CIOs should test architectural fit and integration resilience. CFOs should test close efficiency, control strength, and reporting integrity. COOs and revenue leaders should test how quickly the platform can support pricing and packaging changes without destabilizing operations. Procurement teams should compare not only contract cost but also implementation risk, dependency concentration, and long-term scalability economics.
A practical recommendation is to score platforms across five weighted dimensions: billing model fit, finance integration depth, interoperability maturity, governance readiness, and three-year TCO. This creates a more balanced view than feature-led demos and helps expose where a platform is operationally strong but strategically misaligned.
When each platform pattern is usually the better choice
Choose a unified cloud ERP when subscription models are important but not highly experimental, when finance standardization is a priority, and when the organization wants lower system sprawl. Choose ERP plus specialist billing when monetization complexity is a competitive differentiator and the business can support stronger integration governance. Choose a modular finance stack only when the organization has the architecture discipline, process ownership, and operational maturity to manage a more distributed environment.
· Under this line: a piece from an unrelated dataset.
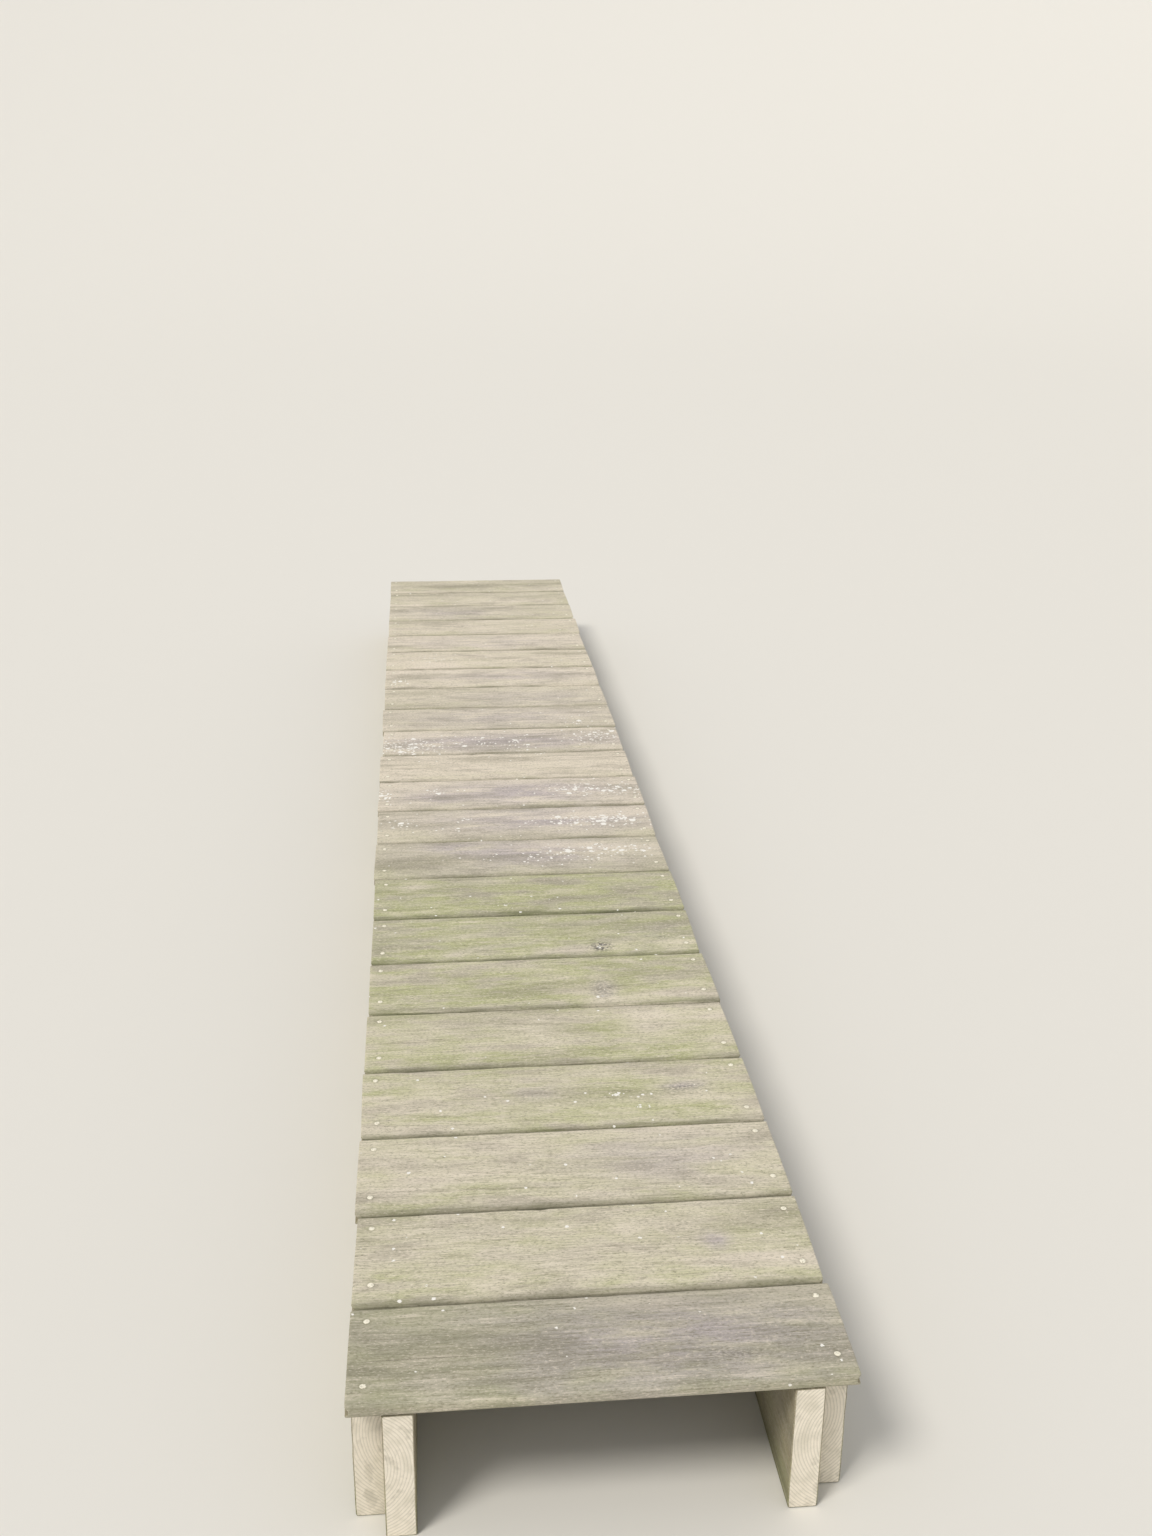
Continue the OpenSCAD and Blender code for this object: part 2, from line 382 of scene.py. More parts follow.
def timber_piece(name, worn, stain, wood, axes, origin, materials):
    """Mesh object of a worn timber. Neighbouring stations join by quads, and each sawn end closes with one more
    ring, a little further in, and a flat face. axes are the unit vectors of a, b and c, and origin is where all
    three are 0. wood is (how pale the wood is, how much dark blotch lies on it). The materials are for the sides and
    for the sawn ends."""
    local = np.concatenate([worn["cap"][:1], worn["place"], worn["cap"][-1:]])
    place = local @ np.array(axes, float) + np.array(origin, float)
    count, around = place.shape[:2]
    quads, ring = tube_faces(count, around), np.arange(around)
    corners = np.concatenate([quads.ravel(), ring[::-1], (count - 1) * around + ring])
    sides = np.concatenate([np.full(len(quads), 4), [around, around]])
    sawn = np.zeros(len(sides), np.int32)
    sawn[:around] = sawn[-around - 2:] = 1

    mesh = bpy.data.meshes.new(name)
    mesh.vertices.add(count * around)
    mesh.vertices.foreach_set("co", place.astype(np.float32).ravel())
    mesh.loops.add(len(corners))
    mesh.loops.foreach_set("vertex_index", corners.astype(np.int32))
    mesh.polygons.add(len(sides))
    mesh.polygons.foreach_set("loop_start", (np.cumsum(sides) - sides).astype(np.int32))
    for material in materials:
        mesh.materials.append(material)
    mesh.polygons.foreach_set("material_index", sawn)
    mesh.polygons.foreach_set("use_smooth", np.ones(len(sides), bool))
    grain = np.stack([worn["ring"], *(0 * worn["ring"] + part for part in wood)], axis=-1)
    for key, kind, values, grid in (("log", "FLOAT_VECTOR", "vector", worn["log"]),
                                    ("marks", "FLOAT_VECTOR", "vector", worn["marks"]),
                                    ("grain", "FLOAT_VECTOR", "vector", grain),
                                    ("stain", "FLOAT_COLOR", "color", stain)):
        rows = np.concatenate([grid[:1], grid, grid[-1:]]).astype(np.float32)
        mesh.attributes.new(key, kind, "POINT").data.foreach_set(values, rows.ravel())
    mesh.update(calc_edges=True)
    if mesh.validate():
        raise RuntimeError(name + " has faulty faces")
    return add_object(name, mesh)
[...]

Ultimately, the best SaaS ERP platform for subscription billing operations is the one that matches the enterprise's transformation readiness. The right answer is rarely the platform with the longest feature list. It is the platform architecture that can support recurring revenue growth, maintain operational resilience, and scale governance without forcing the business into unsustainable customization or fragmented process control.